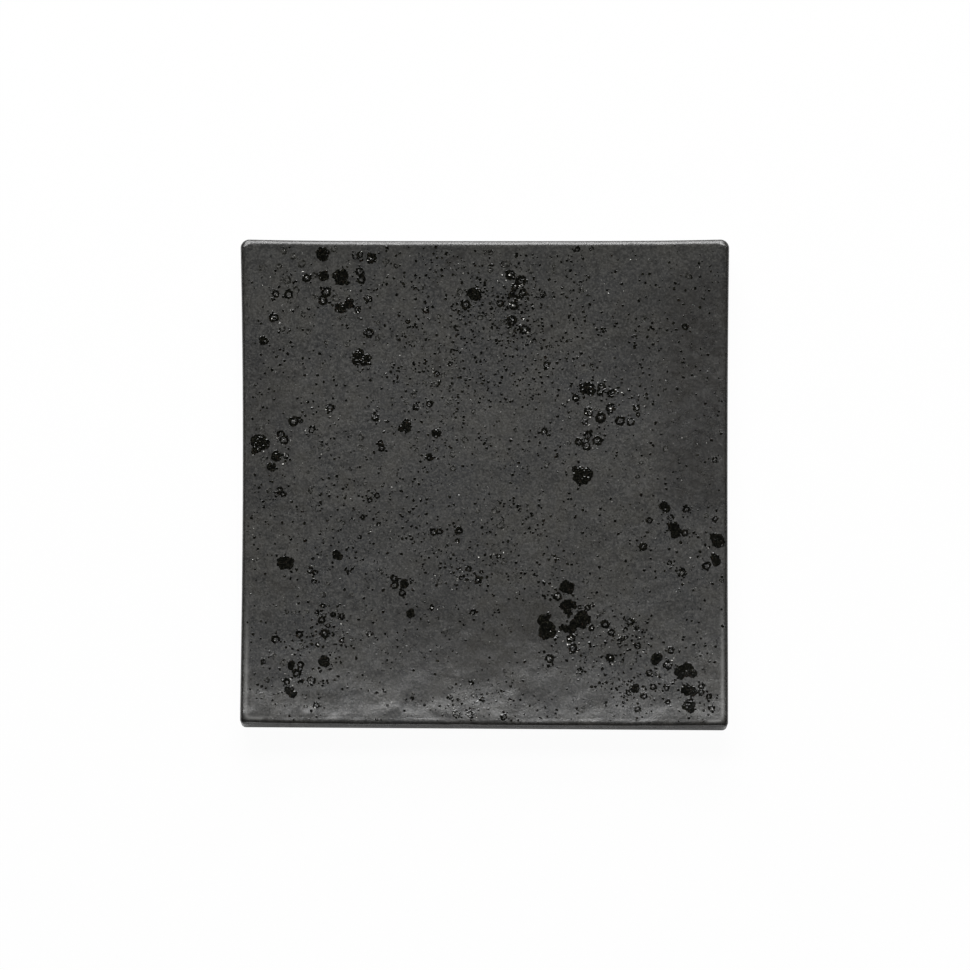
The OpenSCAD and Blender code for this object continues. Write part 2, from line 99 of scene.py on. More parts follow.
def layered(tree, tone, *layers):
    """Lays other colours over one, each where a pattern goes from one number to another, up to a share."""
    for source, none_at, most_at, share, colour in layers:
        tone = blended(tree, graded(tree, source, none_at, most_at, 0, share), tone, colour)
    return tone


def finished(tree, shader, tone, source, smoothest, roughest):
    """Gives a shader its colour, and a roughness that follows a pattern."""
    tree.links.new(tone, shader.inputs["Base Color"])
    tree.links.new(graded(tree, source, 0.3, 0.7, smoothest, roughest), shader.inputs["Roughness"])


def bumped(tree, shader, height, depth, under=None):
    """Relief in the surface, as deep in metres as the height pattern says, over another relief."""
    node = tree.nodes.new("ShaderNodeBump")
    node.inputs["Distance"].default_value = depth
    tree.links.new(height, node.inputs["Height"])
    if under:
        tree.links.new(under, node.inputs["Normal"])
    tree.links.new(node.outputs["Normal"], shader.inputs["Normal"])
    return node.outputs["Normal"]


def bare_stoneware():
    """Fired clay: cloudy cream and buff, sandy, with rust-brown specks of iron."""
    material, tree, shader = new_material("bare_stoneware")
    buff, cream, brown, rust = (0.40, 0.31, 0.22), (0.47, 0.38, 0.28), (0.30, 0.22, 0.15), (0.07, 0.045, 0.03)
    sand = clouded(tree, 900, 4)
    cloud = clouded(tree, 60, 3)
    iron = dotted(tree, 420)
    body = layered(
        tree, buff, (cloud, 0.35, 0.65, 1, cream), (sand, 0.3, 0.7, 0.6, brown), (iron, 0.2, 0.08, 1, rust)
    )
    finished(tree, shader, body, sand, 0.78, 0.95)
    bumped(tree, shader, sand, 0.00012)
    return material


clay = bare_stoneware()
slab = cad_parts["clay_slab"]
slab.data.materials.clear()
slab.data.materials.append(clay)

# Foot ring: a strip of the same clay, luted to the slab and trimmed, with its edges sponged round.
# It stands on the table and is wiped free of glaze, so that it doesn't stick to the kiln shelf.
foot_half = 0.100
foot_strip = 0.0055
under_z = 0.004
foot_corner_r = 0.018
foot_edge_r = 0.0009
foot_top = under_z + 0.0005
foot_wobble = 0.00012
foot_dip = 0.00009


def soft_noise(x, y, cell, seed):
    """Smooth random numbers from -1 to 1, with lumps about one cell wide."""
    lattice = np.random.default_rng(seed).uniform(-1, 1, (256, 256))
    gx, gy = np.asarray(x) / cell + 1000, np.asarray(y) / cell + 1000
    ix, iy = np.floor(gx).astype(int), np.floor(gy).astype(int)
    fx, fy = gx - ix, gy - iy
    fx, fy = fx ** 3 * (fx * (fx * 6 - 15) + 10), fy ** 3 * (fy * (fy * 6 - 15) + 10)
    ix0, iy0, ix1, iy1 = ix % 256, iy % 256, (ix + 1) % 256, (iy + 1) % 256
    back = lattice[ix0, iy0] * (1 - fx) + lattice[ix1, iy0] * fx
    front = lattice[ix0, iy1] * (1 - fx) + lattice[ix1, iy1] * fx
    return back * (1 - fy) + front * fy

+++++

▶ _TASK DETAILS_: Within the material above, find the lines that contain the word "from"; copy them.

▶ _SOLUTION TO THIS EXERCISE_:
The OpenSCAD and Blender code for this object continues. Write part 2, from line 99 of scene.py on. More parts follow.
    """Lays other colours over one, each where a pattern goes from one number to another, up to a share."""
    """Smooth random numbers from -1 to 1, with lumps about one cell wide."""